Studio/Distributor Financing
If you sell your idea to a network or cable outlet to make a TV show, they’ll finance about 50% of your budget. They’ll require rights to the initial run plus a rerun. (This model is somewhat gone since the explosion of cable TV networks in the 90’s, but you get the idea: a broadcast network wants to air it twice and a cable network wants to air it 24 to 40 (or more) times.)
Where do producers get the remaining cash they need to make the show? By selling a license to a group of foreign distributors all over the world. You used to need 100 episodes before you could sell syndication, but now that number is as few as 10. So it’s entirely possible to start production before you have all the money you need for the first season, but very uncommon.
When I worked on a prime time one-hour series for ABC, some of the episodes cost upwards of $5 million. The first season (13 episodes) cost around $60 million. That’s a shit load of money to drop on a season that may not pan out, so the producers want to hedge their bets by making a lot of show to spread the risk across many titles.
Private Equity Financing
Private equity in TV, the kind described earlier, doesn’t exist. It really only happens in feature films. TV is a capital intensive business business where the risk is spread over a catalog of many shows.

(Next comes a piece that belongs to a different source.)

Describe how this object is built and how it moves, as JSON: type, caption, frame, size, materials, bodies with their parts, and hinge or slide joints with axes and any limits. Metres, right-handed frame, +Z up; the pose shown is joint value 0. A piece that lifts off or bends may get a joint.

That isn’t to say it never happened. There have been some players who financed television, and there certainly could be more, but it’s extremely rare. When it does happen, it’s because a producer is trying to close a cash flow gap. I don’t know of any pure, single project, private equity player who has participated in a TV investment.
Follow the Right Path for Your Project
That’s the high-level gist of how film and TV projects get financed and have been financed over the past 40 to 45 years. Obviously there’s a lot of flexibility in the industry based on a project’s or an investor’s individual needs, so don’t feel like you’re locked into one of the paths and timelines I mentioned above. A lot is changing and changing very fast. Don’t be afraid to find or do something unique for the sake of your project.